Sunday, September 16, 2012

Quick Compost Update

 After struggling to keep my "keep it outside" composting worm bin healthy and cool during the intense heat wave at the end of June and for much of July, I am pleased to say that the worms are alive and thriving!  Even in spite of the scary white-grey larva that transformed into scary black winged insects that continue to emerge on a daily basis.

one of the scary black insects living in my worm bin (sorry it's blurry!)


My housemate and I think they are some sort of wasp.  Apparently, my compost has become a little biosphere of organisms: worms, fungus, insects, and the occasional germinating seed.

new growth out of food waste!


My first video



I planted three vegetables in April: spinach, zucchini and pumpkin.  The spinach was the first to begin producing edibles, but lasted only two weeks before it bolted and became flowery and inedible.  The zucchini seed I planted straight into the ground did the best, producing a bushel of healthy zucchinis.  The zucchini seeds I coddled in pots before transplanting into the ground did not do as well. By the end of August, however, all the zucchini plants died from a strange fungal infection.  Which, I believe, has spread to the pumpkin.


The pumpkin seed I started in a pot and transplanted is the only remaining survivor.  Although infected in places, it has not given up!  The pumpkin is a vine plant.  Amazingly, the single seed turned into a sixty foot vine.  This one plant stretches from the back yard, around the corner of the house, into the side yard and is continuing to expand exponentially on top of a bush.

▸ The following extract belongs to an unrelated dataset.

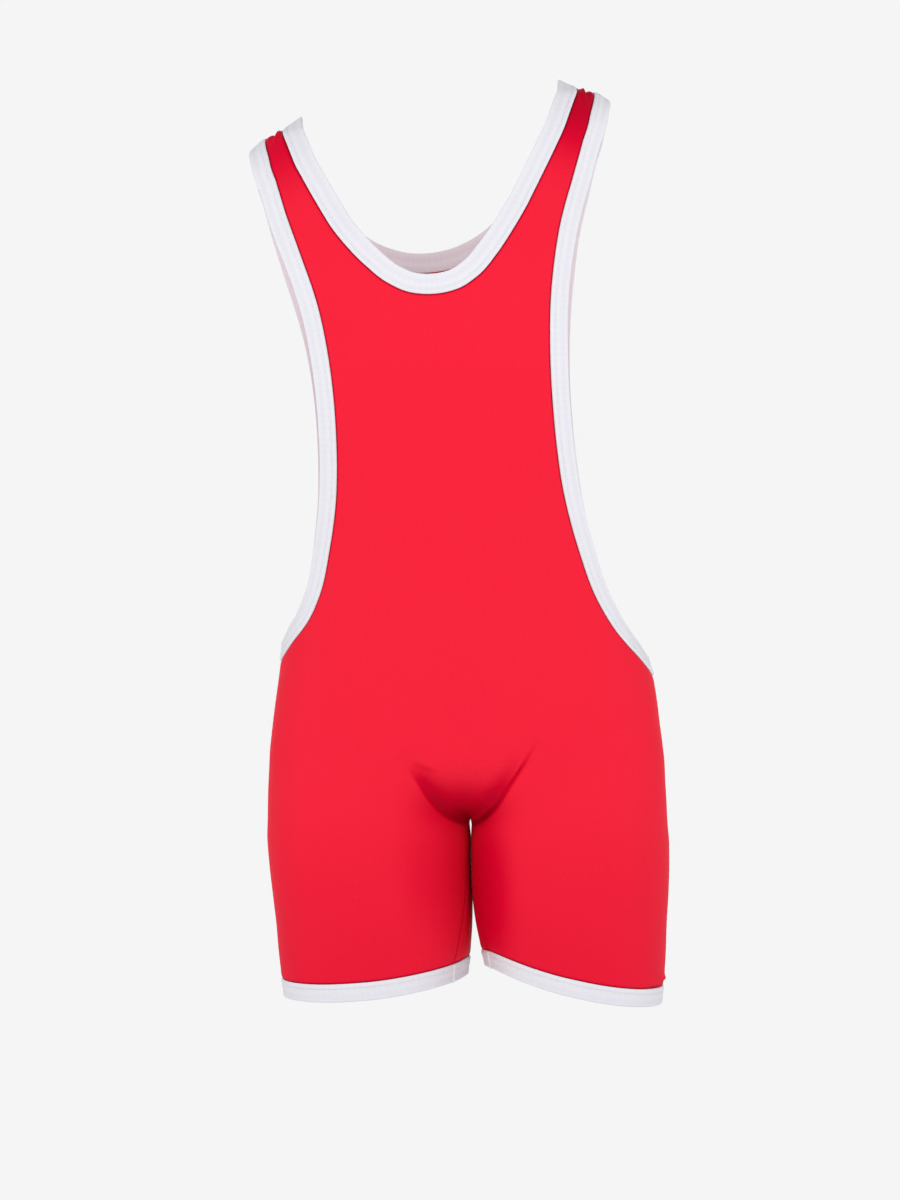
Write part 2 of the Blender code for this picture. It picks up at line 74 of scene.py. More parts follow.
BODY = "root"
UV_NAME = "cloth"
# The panels' point attribute of painted shade: how far their red is darkened where shade falls.
PAINTED_SHADE = "painted_shade"
MIRROR = np.array([-1.0, 1.0, 1.0])
TINY = 1e-9
SHARP_ANGLE = math.radians(50)

log = logging.getLogger("singlet")


class Face(Enum):
    """The front or the back of the garment, by its side of the Y axis."""

    FRONT = -1
    BACK = 1


class Side(Enum):
    """The wearer's left or right, by its side of the X axis."""

    LEFT = 1
    RIGHT = -1


class Seam(Enum):
    """The seams and edges of a half panel, in order round it."""

    NECK = "neck"
    SHOULDER = "shoulder"
    ARMHOLE = "armhole"
    SIDE = "side"
    HEM = "hem"
    INSEAM = "inseam"
    CENTRE = "centre"


class Slot(Enum):
    """The material slots of the record."""

    RED = "red_knit"
    WHITE = "white_binding"


BOUND_SEAMS = (Seam.NECK, Seam.ARMHOLE, Seam.HEM)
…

The pumpkin vine keeps trying to produce pumpkins, but when the fruit reach the size of a golf ball, a strange fungus begins to grow inside and the would-be pumpkins turn yellow and fall off.  But there is hope!  On top of the bush, away from the damp ground, there is one pumpkin to be that is currently the size of my fist!  If it survives, I will need to find a square of plywood to place underneath it, as the bush will surely not be able to support the weight of a full-grown pumpkin.  Check it out in the video above.